Write out all lines holding the word "that".

→ **Data shown**
<<<<
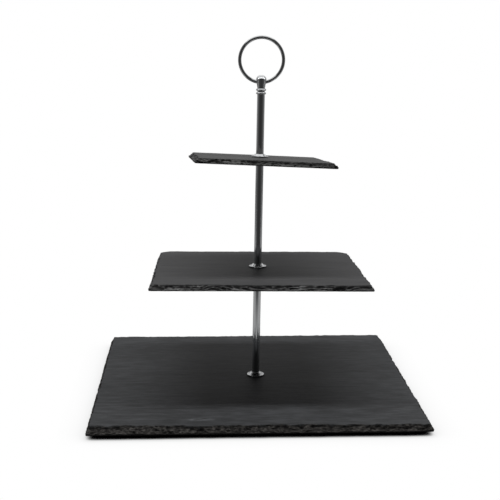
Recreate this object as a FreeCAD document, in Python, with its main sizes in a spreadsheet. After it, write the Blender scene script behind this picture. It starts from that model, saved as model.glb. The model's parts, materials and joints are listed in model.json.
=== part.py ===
import FreeCAD, Part
import math
import os
import Sketcher
from FreeCAD import Placement, Rotation, Vector

# Three-tier slate cake stand.  Millimetres, +Z up, origin on the table under the base slab's centre.
# +X is to the right and +Y to the rear; the base slab's front edge is parallel to X.

doc = FreeCAD.newDocument("tiered_cake_stand")

# ---------------------------------------------------------------------------------------------
# Driving dimensions: alias, value, meaning.  Lengths in millimetres, angles in degrees.
# ---------------------------------------------------------------------------------------------
DRIVING = [
    ("base_side", 300, "side of the base slab at its underside"),
    ("base_thick", 6.0, "thickness of the base slab"),
    ("base_bevel", 5.0, "width of the chiselled slope round the base slab"),
    ("base_chip", 2.5, "corner broken off the base slab"),
    ("base_worn", 3.5, "rear corners broken off the base slab"),
    ("base_hole_across", 2.6, "base slab's hole, to the right of the slab's centre"),
    ("column_lean", 0.8, "lean of the pole to the right, off upright"),
    ("column_turn", 7.0, "finial's eye and ring turned about the pole"),
    ("middle_side", 200, "side of the middle slab at its underside"),
    ("middle_chip", 1.5, "front corners broken off the middle slab"),
    ("middle_worn", 6.0, "rear corners broken off the middle slab"),
    ("middle_height", 116.2, "height of the middle slab's mid-plane at the pole"),
    ("middle_turn", -0.8, "middle slab turned about the pole"),
    ("middle_pitch", 2.1, "dip of the middle slab's rear edge, against the pole"),
    ("middle_roll", -0.45, "dip of the middle slab's right edge, against the pole"),
    ("top_side", 130, "side of the top slab at its underside"),
    ("top_chip", 1.5, "front corners broken off the top slab"),
    ("top_worn", 6.0, "rear corners broken off the top slab"),
    ("top_height", 222.3, "height of the top slab's mid-plane at the pole"),
    ("top_turn", 3.4, "top slab turned about the pole"),
    ("top_pitch", 3.7, "dip of the top slab's rear edge, against the pole"),
    ("top_roll", 1.8, "dip of the top slab's right edge, against the pole"),
    ("tier_thick", 5.0, "thickness of the middle and top slabs"),
    ("tier_bevel", 4.0, "width of the chiselled slope round the upper slabs"),
    ("edge_land", 1.0, "upright land below the chiselled slope"),
    ("slate_hole", 7.0, "diameter of a slab's drilled hole"),
    ("foot_stuck", 14, "rubber foot, diameter where it is stuck on"),
    ("foot_tread", 11, "rubber foot, diameter where it stands"),
    ("foot_height", 4.0, "rubber foot, height"),
    ("foot_inset", 28, "foot centre from the base slab's edges"),
    ("gasket_outside", 14, "soft gasket, diameter"),
    ("gasket_bore", 5.0, "soft gasket, bore"),
    ("gasket_thick", 0.5, "soft gasket, thickness"),
    ("flange_outside", 16.6, "domed flange washer, diameter"),
    ("flange_rim", 1.0, "domed flange washer, height of its rim"),
    ("flange_rim_wide", 1.6, "domed flange washer, width of its rim"),
    ("flange_groove", 0.35, "domed flange washer, depth of the groove inside its rim"),
    ("flange_rise", 2.8, "domed flange washer, overall height"),
    ("flange_floor", 1.2, "domed flange washer, floor under the pole"),
    ("flange_recess", 8.0, "domed flange washer, recess that takes the pole"),
    ("flange_lip", 9.6, "domed flange washer, lip round the recess"),
    ("flange_round", 0.4, "domed flange washer, rounding of its edges"),
    ("washer_outside", 16, "flat washer, diameter"),
    ("washer_thick", 1.2, "flat washer, thickness"),
    ("washer_bore", 4.5, "bore of the flat and flange washers"),
    ("washer_round", 0.3, "flat washer, rounding of its edges"),
    ("pole_outside", 7.3, "pole tube, diameter"),
    ("pole_inside", 5.0, "pole tube, bore"),
    ("pole_edge", 0.25, "pole tube, broken edge at each end"),
    ("seat_gap", 0.35, "running gap between a pole's end and its washer"),
    ("thread_major", 4.0, "screw thread, outside"),
    ("thread_minor", 3.4, "screw thread, root"),
    ("thread_pitch", 0.7, "screw thread, pitch"),
    ("thread_reach", 7.0, "depth that a thread enters the next insert"),
    ("thread_play", 0.05, "radial play of a thread in its insert"),
    ("insert_length", 12, "tapped insert in a pole's foot"),
    ("plug_length", 10, "stud's plain end in a pole's top"),
    ("screw_head", 8.0, "base screw, head diameter"),
    ("screw_head_high", 1.8, "base screw, head height"),
    ("screw_drive", 4.4, "base screw, length of its cross recess"),
    ("screw_drive_wide", 1.0, "base screw, width of its cross recess"),
    ("screw_drive_deep", 1.0, "base screw, depth of its cross recess"),
    ("screw_gap", 0.12, "running gap between the screw's head and its washer"),
    ("pole_top", 287.4, "height of the upper pole's top end"),
    ("bead_outside", 9.5, "diameter of the two beads"),
    ("bead_high", 2.2, "height of one bead"),
    ("bead_apart", 1.0, "bare pole between the two beads"),
    ("bead_round", 1.0, "rounding of a bead's edges"),
    ("finial_high", 14.6, "finial, overall height"),
    ("finial_waist", 7.4, "finial, diameter of its waist"),
    ("finial_waist_at", 3.3, "finial, height of its waist"),
    ("finial_head", 9.8, "finial, diameter of its pierced head"),
    ("finial_head_at", 10.4, "finial, height where its head is widest"),
    ("finial_round", 4.15, "finial, rounding of its crown"),
    ("finial_thread", 4.6, "depth that the thread enters the finial"),
    ("eye_height", 7.9, "finial, height of the eye's centre"),
    ("eye_play", 0.2, "play round the wire in the middle of the eye"),
    ("eye_flare", 0.6, "how much the eye's radius widens to each mouth"),
    ("ring_mean", 41.55, "carry ring, diameter of its centre line"),
    ("ring_wire", 3.2, "carry ring, diameter of its wire"),
]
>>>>
→ **Solution for this task**
Recreate this object as a FreeCAD document, in Python, with its main sizes in a spreadsheet. After it, write the Blender scene script behind this picture. It starts from that model, saved as model.glb. The model's parts, materials and joints are listed in model.json.
    ("flange_recess", 8.0, "domed flange washer, recess that takes the pole"),
    ("thread_reach", 7.0, "depth that a thread enters the next insert"),
    ("finial_thread", 4.6, "depth that the thread enters the finial"),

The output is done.